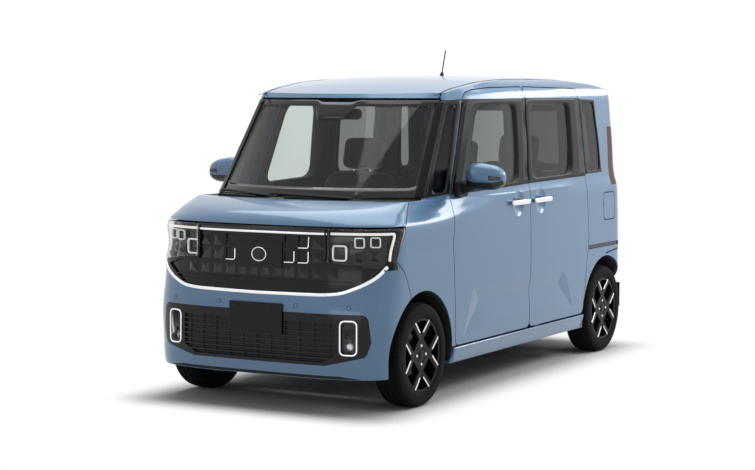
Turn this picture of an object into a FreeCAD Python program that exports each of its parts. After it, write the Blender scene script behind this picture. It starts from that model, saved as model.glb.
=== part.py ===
"""Tall five-door kei wagon, built as separate panels, glass, wheels and running gear.

Frame: +X is the left of the car, the nose faces -Y, +Z is up, and the origin lies on the
ground under the middle of the length. Lengths are in millimetres.
"""
import FreeCAD, Part
import math
import os

import Sketcher
from FreeCAD import Placement, Rotation, Vector

PARTS_FOLDER = "parts"

# Driving sizes: alias, value, what it measures.
DRIVING = (
    ("wheelbase", 2495, "front axle to rear axle"),
    ("front_overhang", 519, "nose to front axle"),
    ("rear_overhang", 381, "rear axle to tail"),
    ("overall_width", 1475, "across the widest body line"),
    ("roof_height", 1785, "ground to roof crown"),
    ("skirt_height", 192, "ground to lower edge of the body skin"),
    ("cowl_height", 1104, "ground to the top of the lower body"),
    ("rail_top_height", 1775, "top of the cabin side master"),
    ("track_front", 1300, "between front tyre centres"),
    ("track_rear", 1290, "between rear tyre centres"),
    ("tyre_radius", 281, "outer radius of the tyre"),
    ("tyre_width", 165, "section width"),
    ("tyre_shoulder", 14, "radius lost at the tread shoulder"),
    ("sidewall_lip", 9, "tyre bead beyond the rim flange"),
    ("rim_radius", 190.5, "radius of the bead seat"),
    ("rim_width", 140, "between the rim flanges"),
    ("rim_flange", 8, "height of the rim flange"),
    ("rim_wall", 5, "thickness of the rim barrel"),
    ("spoke_plane", 52, "outer spoke face ahead of the wheel centre"),
    ("spoke_depth", 22, "thickness of a spoke"),
    ("spoke_width", 30, "width of a spoke"),
    ("spoke_offset", 70, "spoke centre line from the wheel centre"),
    ("hub_face_radius", 72, "radius of the bolting face"),
    ("hub_bore_radius", 28, "radius of the centre cap seat"),
    ("hub_depth", 46, "depth of the wheel hub"),
    ("bolt_circle", 50, "radius of the lug circle"),
    ("lug_radius", 6.5, "radius of a lug hole"),
    ("wheel_fit", 0.3, "face gap between wheel, hub and tyre"),
    ("arch_radius", 346, "radius of the wheel opening"),
    ("liner_wall", 6, "thickness of a wheelhouse liner"),
    ("arch_lift", 0, "arch centre above the wheel centre"),
    ("shut_gap", 5.6, "gap between two outer panels"),
    ("step_inset", 24, "inner door box behind the outer skin edge"),
    ("skin_depth", 20, "depth of the outer door skin"),
    ("door_depth", 62, "whole depth of a door or body side"),
    ("panel_wall", 18, "depth of bumper, wing and bonnet panels"),
    ("roof_wall", 24, "depth of the roof panel"),
    ("lamp_depth", 70, "depth of a lamp housing"),
    ("ditch_gap", 7, "half width of the roof ditch"),
    ("slot_depth", 16, "depth of the slide rail slot"),
    ("glass_inset", 4, "glass face behind the body line"),
    ("glass_wall", 5, "thickness of the glazing"),
    ("glass_fit", 0.3, "gap round each pane"),
    ("hinge_set_back", 60, "door hinge pin behind the door's front edge"),
    ("hinge_low", 545, "ground to the lower hinge"),
    ("hinge_high", 900, "ground to the upper hinge"),
    ("hinge_leaf_height", 44, "height of a hinge leaf"),
    ("hinge_leaf_wall", 6, "thickness of a hinge leaf"),
    ("hinge_leaf_reach", 67, "hinge leaf inboard of the pin"),
    ("hinge_pin_radius", 7, "radius of the hinge pin"),
    ("hinge_room", 10, "room round a hinge leaf"),
    ("hinge_notch", 90, "length of the notch at a hinge"),
    ("post_width", 56, "width of the hinge post"),
    ("post_length", 60, "length of the hinge post"),
    ("barrel_radius", 2.5, "radius of a small hinge barrel"),
    ("barrel_length", 60, "length of a small hinge barrel"),
    ("gate_hinge_side", 270, "tailgate hinge from the middle"),
    ("corner_round", 38, "radius of a door corner"),
    ("pane_round", 30, "radius of a pane corner"),
    ("overrun", 40, "extra length of every cutting body"),
    ("seat_fit", 0.3, "gap where one fixed piece rests on another"),
    ("panel_reach", 582, "inner limit of the side panels from the middle"),
    ("side_reach", 420, "how far a side cutter reaches inboard"),
    ("floor_height", 200, "ground to the floor underside"),
    ("floor_wall", 26, "depth of the floor section"),
    ("floor_half", 650, "half width of the floor"),
    ("rear_floor_height", 400, "ground to the load floor underside"),
    ("rear_floor_half", 520, "half width of the load floor"),
    ("firewall_set_back", 98, "firewall behind the front axle"),
    ("bulkhead_wall", 16, "thickness of firewall and riser"),
    ("firewall_top", 1060, "ground to firewall top"),
    ("rail_spacing", 700, "between the front rails"),
    ("rail_size", 64, "side of a front rail"),
    ("rail_height", 470, "ground to the front rail centre"),
    ("rail_nose", 1560, "front rail end from the middle"),
    ("housing_half", 395, "inner face of the front wheelhouse"),
    ("rear_riser_lead", 395, "rear riser ahead of the rear axle"),
    ("floor_tail", 1600, "load floor end from the middle"),
    ("engine_width", 560, "engine across the car"),
    ("engine_length", 330, "engine along the car"),
    ("engine_height", 470, "engine height"),
    ("engine_base", 235, "ground to the sump"),
    ("arm_radius", 14, "radius of a suspension arm"),
    ("crossmember_size", 60, "side of the front crossmember"),
    ("crossmember_height", 245, "ground to the crossmember centre"),
    ("hub_inset", 36, "hub face inboard of the tyre centre"),
    ("disc_radius", 118, "radius of the brake disc"),
    ("disc_wall", 12, "thickness of the brake disc"),
    ("hub_radius", 62, "radius of the hub flange"),
    ("hub_wall", 12, "thickness of the hub flange"),
    ("knuckle_radius", 40, "radius of the knuckle barrel"),
    ("knuckle_length", 70, "length of the knuckle barrel"),
    ("strut_radius", 24, "radius of the damper tube"),
    ("strut_length", 500, "length of the damper tube"),
    ("strut_top_gap", 0.3, "gap under the strut mount"),
    ("pin_low_inset", 60, "lower ball joint inboard of the tyre centre"),
    ("pin_low_height", 190, "ground to the lower ball joint"),
    ("pin_high_inset", 130, "strut axis inboard of the tyre centre at tyre top"),
    ("pin_high_height", 562, "height where that inset is taken"),
    ("ball_radius", 17, "radius of the ball joint boss"),
    ("strut_well", 16, "clearance round the strut in its housing"),
    ("tower_half", 70, "half width of the strut tower"),
    ("beam_radius", 34, "radius of the rear beam"),
    ("trail_width", 50, "width of a trailing arm"),
    ("trail_side", 430, "trailing arm centre from the middle"),
    ("silencer_side", 250, "silencer right of the middle"),
    ("dash_slope", 60, "chamfer of the dashboard edge"),
    ("column_length", 200, "length of the column cover"),
    ("antenna_side", 0, "antenna left of the middle"),
    ("plate_lift", 6, "depth of the rear plate backing"),
    ("plate_hole_depth", 8, "depth of a plate bolt hole"),
    ("tank_length", 560, "fuel tank along the car"),
    ("tank_width", 620, "fuel tank across the car"),
    ("tank_height", 52, "fuel tank depth"),
    ("tank_front", 120, "front of the tank behind the middle"),
    ("pipe_radius", 22, "radius of the exhaust pipe"),
    ("pipe_side", 370, "pipe to the right of the middle"),
    ("silencer_radius", 60, "radius of the silencer"),
    ("silencer_length", 220, "length of the silencer"),
    ("silencer_height", 250, "ground to the silencer centre"),
    ("silencer_back", 60, "silencer behind the rear axle"),
    ("tailpipe_end", 1672, "tail pipe end from the middle"),
    ("dash_height", 640, "ground to the dashboard underside"),
    ("dash_top", 985, "ground to the dashboard top"),
    ("dash_front", 1064, "front of the dashboard from the middle"),
    ("dash_rear", 700, "rear of the dashboard from the middle"),
    ("dash_half", 612, "half width of the dashboard"),
    ("wheel_rim_radius", 180, "radius of the steering wheel"),
    ("wheel_rim_tube", 14, "radius of the steering wheel rim"),
    ("wheel_boss_radius", 62, "radius of the steering boss"),
    ("wheel_boss_depth", 44, "depth of the steering boss"),
    ("wheel_spoke_width", 34, "width of a steering spoke"),
    ("wheel_centre_side", 330, "steering wheel right of the middle"),
    ("wheel_centre_back", 560, "steering wheel ahead of the middle"),
    ("wheel_centre_height", 940, "ground to the steering wheel centre"),
    ("column_rake", 26, "degrees the column leans from level"),
    ("column_radius", 26, "radius of the column cover"),
    ("seat_width", 490, "width of a front seat"),
    ("seat_side", 318, "front seat centre from the middle"),
    ("seat_front", 640, "front of the front cushion"),
    ("cushion_length", 500, "length of a cushion"),
    ("cushion_height", 130, "thickness of a cushion"),
    ("cushion_base", 420, "ground to the front cushion underside"),
    ("backrest_height", 600, "height of a backrest"),
    ("backrest_depth", 120, "thickness of a backrest"),
    ("backrest_rake", 14, "degrees a backrest leans"),
    ("headrest_width", 250, "width of a headrest"),
    ("headrest_height", 170, "height of a headrest"),
    ("headrest_depth", 95, "thickness of a headrest"),
    ("headrest_gap", 26, "headrest above the backrest"),
    ("post_radius", 7, "radius of a headrest post"),
    ("seat_round", 34, "radius of a cushion edge"),
    ("seat_base_width", 380, "width of the seat frame"),
    ("rear_seat_front", 560, "front of the rear cushion behind the middle"),
    ("rear_seat_width", 1120, "width of the rear bench"),
    ("rear_cushion_base", 430, "ground to the rear cushion underside"),
    ("antenna_base_radius", 14, "radius of the antenna foot"),
    ("antenna_height", 150, "length of the antenna mast"),
    ("antenna_rake", 19, "degrees the mast leans back"),
    ("antenna_radius", 3.5, "radius of the mast"),
    ("antenna_back", 420, "antenna behind the middle"),
    ("plate_width", 330, "number plate width"),
    ("plate_height", 165, "number plate height"),
    ("plate_wall", 3, "number plate thickness"),
    ("plate_base", 412, "ground to the front plate"),
    ("plate_hole_spacing", 210, "between the plate bolts"),
    ("plate_hole_radius", 3.5, "radius of a plate bolt hole"),
    ("plate_hole_drop", 20, "bolt centre below the plate top"),
    ("rear_plate_base", 700, "ground to the rear plate"),
    ("wiper_radius", 6, "radius of a wiper arm"),
    ("cowl_wall", 14, "thickness of the cowl panel"),
    ("lid_reach", 85, "half height and half length of the fuel lid"),
    ("lid_round", 26, "corner radius of the fuel lid"),
    ("lid_wall", 8, "thickness of the fuel lid"),
    ("filler_depth", 40, "depth of the filler pocket"),
    ("mirror_width", 185, "mirror head across"),
    ("mirror_height", 150, "mirror head height"),
    ("mirror_depth", 92, "mirror head along the car"),
    ("mirror_round", 30, "radius of a mirror edge"),
    ("mirror_base_height", 1105, "ground to the mirror head"),
    ("mirror_back", 735, "mirror face ahead of the middle"),
    ("mirror_gap", 34, "mirror head outboard of the door"),
    ("mirror_stalk", 44, "side of the mirror stalk"),
    ("roller_width", 30, "width of a sliding door foot"),
    ("roller_length", 70, "length of a sliding door foot"),
    ("roller_height", 60, "height of a sliding door foot"),
    ("roller_back", 300, "sliding door foot behind the middle"),
    ("handle_length", 240, "door handle length"),
    ("handle_height", 24, "door handle height"),
    ("handle_depth", 14, "door handle depth"),
    ("handle_gap", 12, "handle ahead of the door skin"),
    ("handle_foot", 22, "length of a handle foot"),
    ("grille_wall", 30, "depth of the grille moulding"),
    ("mould_recess", 13, "floor of grille, intake slots and fog lamps behind the skin"),
    ("facet_side", 74, "side of a grille pyramid at its foot"),
    ("facet_tip", 5, "side of the flat on a pyramid"),
    ("facet_sink", 3, "pyramid foot below the grille floor"),
    ("facet_drop", 1, "pyramid tip behind the skin"),
    ("pocket_side", 62, "side of a square grille pocket"),
    ("pocket_depth", 7, "pocket behind the grille floor"),
    ("panel_half", 142, "half width of the plain centre panel"),
    ("panel_half_height", 70, "half height of the centre panel"),
    ("panel_height", 828, "ground to the centre panel's middle"),
    ("slat_height", 5, "height of a grille slat"),
    ("slot_height", 19, "height of an intake slot"),
    ("slot_rib", 8, "bar between two intake slots"),
    ("fog_rim", 9, "rim round a fog lamp"),
    ("fog_lens_radius", 26, "radius of a fog lens"),
    ("fog_lens_height", 362, "ground to a fog lens"),
    ("cup_half", 76, "half width of the dish behind a handle"),
    ("cup_depth", 15, "depth of that dish"),
    ("handle_line", 1041, "ground to the door handles"),
    ("front_handle_back", 0, "front handle behind the middle"),
    ("slide_handle_back", 309, "sliding door handle behind the middle"),
    ("handle_round", 5, "radius of a handle edge"),
    ("sculpt_depth", 12, "deepest line of the door scoop"),
    ("sculpt_proud", 0.5, "scoop tool ahead of the skin at its edge"),
    ("intake_depth", 24, "depth of the intake grid"),
    ("fog_depth", 50, "depth of a fog lamp"),
)


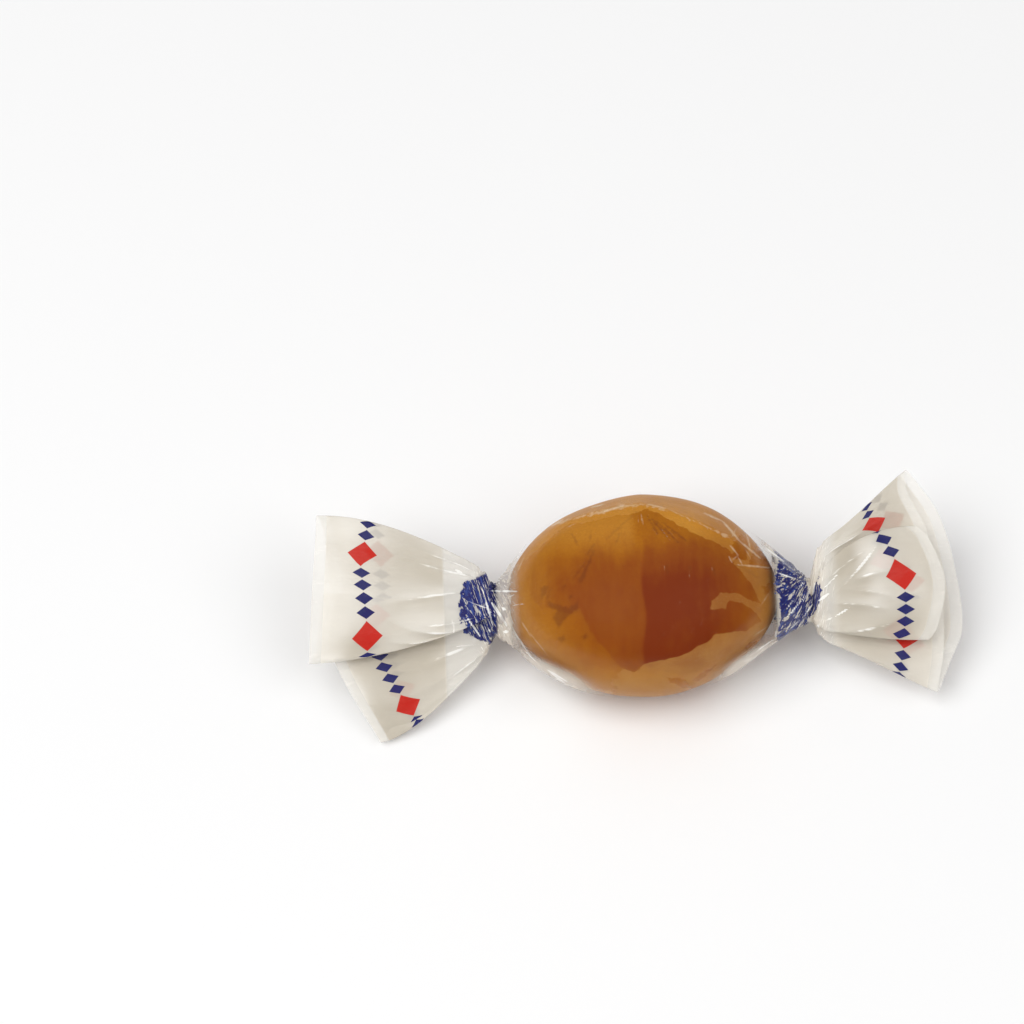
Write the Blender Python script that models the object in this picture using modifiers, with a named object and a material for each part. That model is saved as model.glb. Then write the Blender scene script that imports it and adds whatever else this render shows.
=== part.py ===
"""Hard caramel candy in a clear double-twist wrapper, lying on a table.

The sweet has two pieces. The caramel is an egg-like lozenge with a soft ridge across its
top. The wrapper is one sheet of film rolled into a tube: it hugs the caramel, narrows to
two pleated, twisted necks and flares beyond them into two flattened, folded fans.

Frame: +X runs along the sweet to its right fan, +Z is up, and the origin is on the table
under the middle of the whole. The fans lean back from the table by FAN_LEAN, so a fan has
directions of its own: "rise" goes up its face, and "front" stands out of that face.
"""

import math

import bmesh
import bpy
import numpy as np

MM = 0.001

# Caramel, in millimetres
CARAMEL_LENGTH = 27.2
CARAMEL_WIDTH = 20.1
CARAMEL_HEIGHT = 15.8
SECTION_POWER = 2.15  # 2 is an ellipse, more is squarer
END_POWER = 1.08  # above 1 draws the two ends to a blunt point
RIDGE_HEIGHT = 0.30
RIDGE_REACH = 6.5
SHOULDER = 0.35  # extra fullness on the upper right
SHOULDER_AT = 6.0
SHOULDER_REACH = 4.5
UNEVENNESS = 0.10
FOOT_DEPTH = 0.35  # how much of the round underside the flat foot takes away

# Film, in millimetres. The gap keeps the two solids apart.
FILM_THICKNESS = 0.15
FILM_GAP = 0.30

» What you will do
Write out, unaltered, the lines from the opening of the listing through the line that includes "and running gear.".

» Correct response
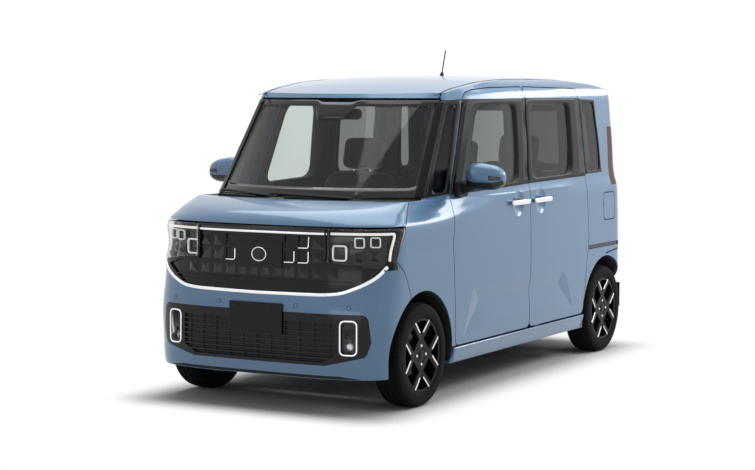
Turn this picture of an object into a FreeCAD Python program that exports each of its parts. After it, write the Blender scene script behind this picture. It starts from that model, saved as model.glb.
=== part.py ===
"""Tall five-door kei wagon, built as separate panels, glass, wheels and running gear.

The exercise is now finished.